All of these actions were tightly connected. I remember thinking how scary it was that a single wrong number—maybe entered late in the day, maybe copied one row too far—could ripple through the system and affect payroll results or accounting outputs.

At the time:

  • Most feedback appeared after actions were completed (for example, after issuing documents)
  • Payroll calculations already had anomaly detection, but from a UX perspective, the feedback wasn’t easy to act on
  • High-volume manual data entry made fatigue-related and repetitive errors very likely

The core challenge was:
How do you support expert users in a highly configurable, data-heavy financial system—while actively reducing costly mistakes—without adding friction or unnecessary development complexity?

My Role

  • UX Designer working closely with the Product Owner and the development team
  • Responsible for interaction design and UX decisions
  • Focused on reducing risk through design—not defining payroll rules or business logic

All business rules and calculation logic were owned by the PO. My job was to translate those rules into clear, safe, and efficient user experiences. That translation layer was where most of the real UX challenges lived.

Constraints

  • Enterprise product with expert users
  • High-impact financial data
  • Large-scale manual data entry
  • Limited development capacity

Every solution had to be realistic, lightweight, and scalable. Big ideas were great, but if they couldn’t survive real-world constraints, they weren’t useful.

Key UX Decisions

On pages related to payroll formulas and compensation factors, the biggest risk wasn’t misuse—it was accidental or unclear changes.

To reduce that risk, the team and I focused on:

  • Clear separation between formula structure and editable values
  • Controlled input patterns to prevent accidental edits
  • Meaningful naming and grouping to lower cognitive load

The intention was never to block users. These safety nets were about helping people stay oriented and confident about what exactly they were changing, especially in complex configurations.

2. Guardrails for High-Volume Data Entry

On the input values page, users enter monthly payroll data for many employees. It’s repetitive work, and honestly, that’s where mistakes love to hide.

The main risks here were data loss, slow workflows, and subtle copy-paste errors.

  • Users work with one employee at a time
  • Data is automatically saved after each employee is completed
  • A clear “Save & Next” action creates a natural checkpoint

This approach helped users focus and made sure work wasn’t lost halfway through a long session.

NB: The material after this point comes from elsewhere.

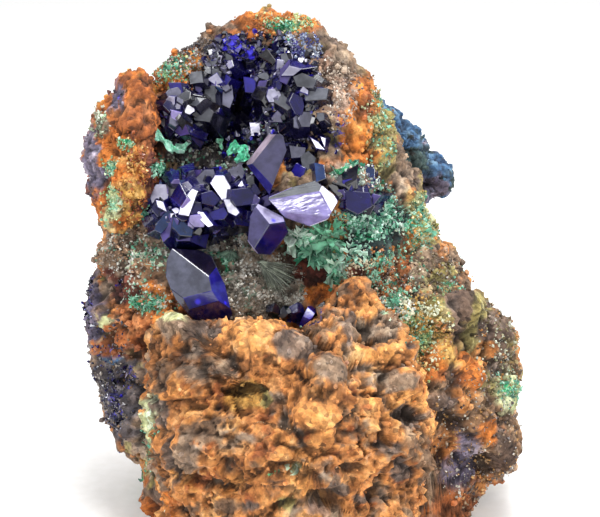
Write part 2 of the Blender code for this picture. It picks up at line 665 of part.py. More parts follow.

One thing that really mattered here was giving users peace of mind while moving fast.

  • Users can move vertically between employees for the same payroll factor
  • Navigation is supported via keyboard shortcuts
  • The interaction mirrors familiar spreadsheet behavior

The cool part was how quickly users adapted to this. It matched their mental model just like Excel, improved speed, and noticeably reduced repetitive mistakes.

  • For fixed factors, previous values are shown as reference
  • This makes unexpected changes easier to spot
  • Supports consistency and accuracy over time

As a potential next step, we explored adding lightweight anomaly signals during data entry.

The idea wasn’t to block users or enforce validation rules, but to gently say: “Hey, this value looks unusual.” These smart safeguards were meant to raise awareness early, so fewer issues would reach the payroll calculation stage.

3. Designing Around Anomaly Detection

Payroll calculation already included anomaly detection. From a UX point of view, detection wasn’t the real problem—actionability was.

So the focus shifted to helping users understand what went wrong and fix it quickly.

The design aimed to:

  • Take users directly to the source of the issue
  • Minimize the effort needed to investigate anomalies
  • Support both correction and intentional overrides

Key interaction decisions included:

  • Automatically navigating users to the exact page where the anomaly originated
  • Highlighting the specific row or input field involved
  • Allowing users to either correct the value or explicitly ignore the anomaly when the outcome was intentional

This turned anomaly detection from a passive warning into an active, usable part of the workflow.

It’s also worth calling out that calculation-level anomaly detection works independently from the early anomaly signals explored during data entry. They operate at different moments in the journey and are designed to support each other—not conflict.

Why This Matters

Payroll systems are high-risk by nature.

In environments like this, UX isn’t just about usability or speed. It directly affects trust, accuracy, and financial safety.

This case shows how thoughtful protective patterns can:

  • Increase confidence in complex financial workflows
  • Reduce errors without restricting expert users
  • Protect critical data through interaction design

Outcome

  • Safer configuration and data-entry experiences
  • Lower risk of incorrect or lost data
  • Faster, more focused workflows for expert users
  • A solid foundation for future UX guardrails

Key Takeaway

In high-risk enterprise systems, guardrails don’t always look like warnings or hard restrictions.Most of the time, they’re quiet, well-considered interaction decisions that guide users toward safer outcomes—without taking away the flexibility and control they depend on.